Sulianti Saroso, Profesor dan Dokter Perempuan yang Mendunia
Hari ini Google memperingati ulang tahun ke 106 Profesor Doktor dokter Sulianti Saroso. Lewat doodle, Google ikut merayakan sosok perempuan Indonesia yang hebat dan mendunia.
Kelahiran Bali
Google menyebut Julie Sulianti Saroso lahir pada 10 Mei tahun 1917 di Karangasem Bali. Ayah Sulianti adalah seorang dokter yang menjadi inspirasinya, untuk memiliki profesi yang sama.
Setelah menyelesaikan pendidikan dasarnya di Europeesche Lagere School dan sekolah menengah elite Gymnasium Bandung, Sulianti Saroso melanjutkan sekolah kedokteran di Stovia di Batavia dan lulus sebagai dokter tahun 1942.
Setelah itu, di masa kependudukan Jepang, ia bekerja di RS Umum Pusat Jakarta, atau RS Cipto Mangunkusumo, dan kemudian dipindah ke Yogyakarta.
Ikut Berjuang
Selama masa revolusi ia juga ikut membantu mengirim obat ke kantung gerilyawan. Sulianti juga aktif dalam organisasi taktis seperti Wanita Pembantu Perjuangan, Organisasi Putera Puteri Indonesia, dan organisasi resmi Kongres Wanita Indonesia (KOWANI), dilansir dari Detik.
Selanjutnya, ia mendapat beasiswa dari WHO untuk melanjutkan studinya ke Eropa dan kemudian ke Amerika Serikat. Keahliannya bertambah, di bidang kesehatan masyarakat.
Ketika kembali ke Indonesia, tahun 1952, ia banyak memberikan pendidikan dalam hal keluarga berencana di Indonesia.
Sulianti Saroso kemudian bergabung dengan Kementerian Kesehatan, dan memimpin program penyediaan fasilitas kesehatan bagi perempuan dan anak di pedesaan.
Dikenal Dunia
Tahun 1969, Sulianti Saroso mulai mengajar di Universitas Airlangga, Surabaya. Namanya juga harum sebagai presiden perempuan kedua dari Presiden Majelis Kesehatan Dunia di tahun 1973, dan bertugas di banyak organisasi dunia, di antaranya sebagai Komite Pakar atas isu Kesehatan Ibu dan Anak di WHO, Komisioner PBB pada Pembangunan Komunitas untuk Afrika, dan anggota Komisi Perempuan Indonesia.
Jadi Nama Rumah Sakit
Dokter Sulianti Saroso pensiun di tahun 1978. Namun ia tetap banyak terlibat di berbagai kegiatan yang berkaitan dengan ibu dan anak. Ia juga kemudian banyak menekuni bidang sesuai kompetensi akademiknya, dalam hal penyakit menular.

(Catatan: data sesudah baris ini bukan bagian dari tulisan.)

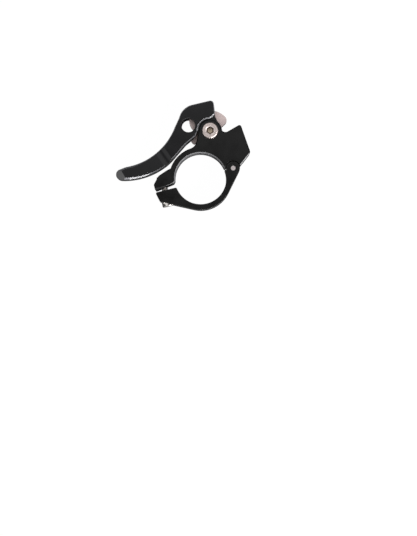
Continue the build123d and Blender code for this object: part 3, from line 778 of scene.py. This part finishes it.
# %% World
PLAIN_LIGHT = 0.2
CLOTH = 1.0
CLOTH_RISES = (0.35, 0.6)
HOLE = 0.02
HOLE_WAY = Vector((0.0, -0.12, 1.0)).normalized()
HOLE_RIM = (0.96, 0.99)
LIGHT_SIDE = Vector((0.45, -0.88, 0.0)).normalized()
SIDE_SPAN = (-0.2, 0.8)
SIDE_LIGHT = (0.04, 0.8)
world = bpy.data.worlds.new("studio")
bpy.context.scene.world = world
world.use_nodes = True
tree = world.node_tree
tree.nodes.clear()
rays = add(tree, "ShaderNodeLightPath")
way = add(tree, "ShaderNodeTexCoord").outputs["Generated"]
height = add(tree, "ShaderNodeSeparateXYZ", {"Vector": way}).outputs["Z"]
lower = remap(tree, height, CLOTH_RISES, kind="SMOOTHSTEP")
upper = vector_maths(tree, "DOT_PRODUCT", way, HOLE_WAY)
upper = remap(tree, upper, HOLE_RIM, (CLOTH, HOLE), kind="SMOOTHSTEP")
side = vector_maths(tree, "DOT_PRODUCT", way, LIGHT_SIDE)
side = remap(tree, side, SIDE_SPAN, SIDE_LIGHT)
room = maths(tree, "MAXIMUM", maths(tree, "MULTIPLY", lower, upper), side)
seen = maths(tree, "ADD", rays.outputs["Is Glossy Ray"], rays.outputs["Is Transmission Ray"], clamp=True)
plain = add(tree, "ShaderNodeBackground", {"Color": WHITE, "Strength": PLAIN_LIGHT})
mirrored = add(tree, "ShaderNodeBackground", {"Color": WHITE, "Strength": room})
white = add(tree, "ShaderNodeBackground", {"Color": WHITE, "Strength": 1.0})
mixed = add(tree, "ShaderNodeMixShader", {0: seen, 1: plain.outputs[0], 2: mirrored.outputs[0]})
mixed = add(tree, "ShaderNodeMixShader",
            {0: rays.outputs["Is Camera Ray"], 1: mixed.outputs[0], 2: white.outputs[0]})
add(tree, "ShaderNodeOutputWorld", {"Surface": mixed.outputs[0]})
print("the hole's soft rim ends", round(math.degrees(math.acos(HOLE_RIM[0]))), "degrees from its middle")

# %% [markdown]
# Four lamps draw the bright lines. A lamp's bearing and height decide which faces it shows in: a
# chamfer of 45 degrees that is seen from above mirrors the horizon, so the long low lamp lights the
# chamfers, and the shallower bevel round the pivot mirrors a point about 40 degrees up, where the
# second lamp stands. The third fills the bevel at the lever's tip, and the last opens the shadows.
# Each is given by its radiance, which is what a reflection of it shows, whatever the lamp's size.

# %% Lamps


def area_lamp(name, bearing, height, reach, width, tall, radiance):
    # bearing is the direction in plan, in degrees, and the lengths are in metres
    data = bpy.data.lights.new(name, "AREA")
    data.shape = "RECTANGLE"
    data.size = width
    data.size_y = tall
    data.energy = radiance * math.pi * width * tall
    lamp = bpy.data.objects.new(name, data)
    angle = math.radians(bearing)
    lamp.location = (reach * math.cos(angle), reach * math.sin(angle), height)
    lamp.rotation_euler = (-lamp.location).to_track_quat("-Z", "Y").to_euler()
    bpy.context.scene.collection.objects.link(lamp)
    print(name, "watts", round(data.energy, 2))


area_lamp("low_key", bearing=-57, height=0.055, reach=0.75, width=0.95, tall=0.11, radiance=17.0)
area_lamp("high_key", bearing=-36, height=0.52, reach=0.6, width=0.8, tall=0.26, radiance=8.0)
area_lamp("tip_light", bearing=-151, height=0.16, reach=0.75, width=0.4, tall=0.3, radiance=2.6)
area_lamp("fill", bearing=135, height=0.6, reach=0.7, width=0.5, tall=0.5, radiance=1.0)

Pada 1967, ia sempat menjabat sebagai Direktur Jenderal Pencegahan, Pemberantasan, dan Pembasmian Penyakit Menular (P4M) pada 1967. Ia juga merangkap sebagai Direktur Lembaga Riset Kesehatan Nasional (LRKN).
Saat itu, Sulanti memberikan perhatian besar pada Klinik Karantina di Pelabuhan Tanjung Priok, Jakarta. Klinik itu berubah menjadi RS Pusat Infeksi, yang misinya tak hanya mengobati namun menjadi lembaga pendidikan serta pelatihan.
Namun Profesor Sulianti wafat di tahun 1991. Namanya kemudian diabadikan sebagai nama rumah sakit tersebut, ketika diresmikan tahun 1995.